Gather, from the data below, each line in which the word "scene" occurs.

========================================================================

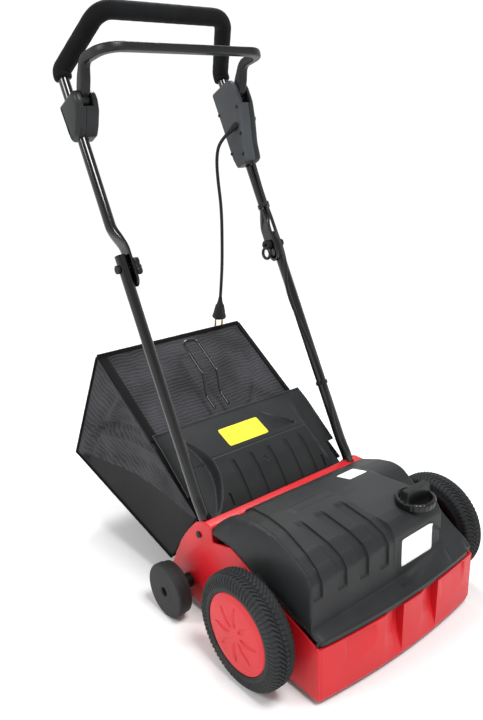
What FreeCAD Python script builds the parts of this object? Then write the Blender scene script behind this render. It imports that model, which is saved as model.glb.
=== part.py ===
import FreeCAD, Part
import math
import os

# Electric lawn dethatcher. Millimetres, +Z up, +X to the machine's left as its user walks behind it,
# +Y towards the user. Inside this file the front axle stands at y = 0; every node is written with
# y measured from the middle of the machine's length, on the ground.

V = FreeCAD.Vector
X_AXIS = V(1, 0, 0)
Y_AXIS = V(0, 1, 0)
Z_AXIS = V(0, 0, 1)
LEFT, RIGHT = -1, 1
os.makedirs("parts", exist_ok=True)

# ---------------------------------------------------------------- driving dimensions
body_half_width = 199.0         # outer faces of the deck's side walls
deck_wall = 5.0
cover_wall = 3.0
shell_bottom_z = 8.0
nose_corner_y = -118.0
nose_middle_y = -132.0
lip_bottom_z = 107.0
lip_top_z = 121.0
crossbar_front_y = 147.0
crossbar_back_y = 173.0
crossbar_top_z = 199.0
fit_gap = 0.05                  # running clearance of a shaft in a hole, per side
part_gap = 0.4                  # space between pieces that move past each other

front_wheel_radius = 100.0
front_wheel_width = 44.0
hub_cap_radius = 69.5
hub_cap_face_x = body_half_width + 69.5
front_axle_radius = 6.0
height_travel = 12.0

roller_radius = 52.5
roller_width = 30.0
roller_face_x = body_half_width + 58.5
roller_y = 222.0
roller_bolt_radius = 6.0
roller_recess_radius = 8.6

drum_y = 128.0
drum_z = 75.0
chamber_radius = 76.0
tine_tip_radius = 67.0
tine_radius = 1.8
tine_rows = 16
drum_shaft_radius = 10.0
bearing_radius = 20.0
belt_wall_x = -172.0
drum_pulley_radius = 32.0

motor_y = -10.0
motor_z = 178.0
motor_radius = 45.0
motor_shaft_radius = 8.0
motor_pulley_radius = 12.0
pulley_width = 11.0
pulley_x = -188.0
belt_thickness = 4.0

knob_x = 80.0
knob_y = -72.0
knob_radius = 37.0
knob_base_z = 236.0
knob_height = 32.0
spindle_radius = 6.0

tube_radius = 10.5
tube_wall = 1.5
tube_x = 186.5
foot_y = 181.0
foot_bottom_z = 150.0
tube_bend_y = 204.0
tube_bend_z = 228.0
handle_lean = math.radians(27.0)
fold_distance = 437.0           # along the lower tube, from its bend to the folding bolt
lower_tube_past_fold = 25.0
lug_thickness = 6.0
lug_half_width = 15.0
lug_below_fold = 37.0
lug_top = 45.0
full_tube_from = 72.0
fold_bolt_radius = 4.0
foam_radius = 17.0
handle_bend_at = 388.0          # along the upper tube, from the folding bolt
grip_corner = (140.0, 502.5, 1063.0)
grip_bend_radius = 38.0
leg_bend_radius = 30.0

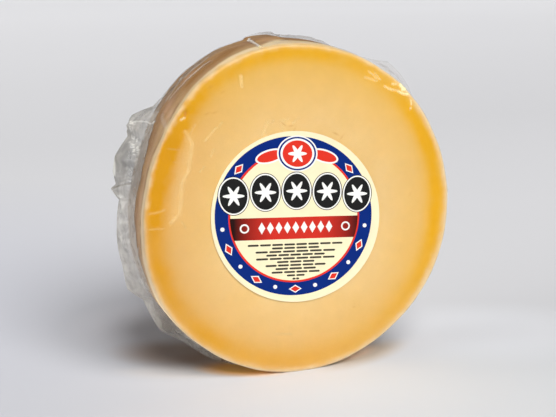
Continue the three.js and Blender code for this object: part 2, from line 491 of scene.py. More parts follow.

========================================================================

■ Reply
What FreeCAD Python script builds the parts of this object? Then write the Blender scene script behind this render. It imports that model, which is saved as model.glb.
Continue the three.js and Blender code for this object: part 2, from line 491 of scene.py. More parts follow.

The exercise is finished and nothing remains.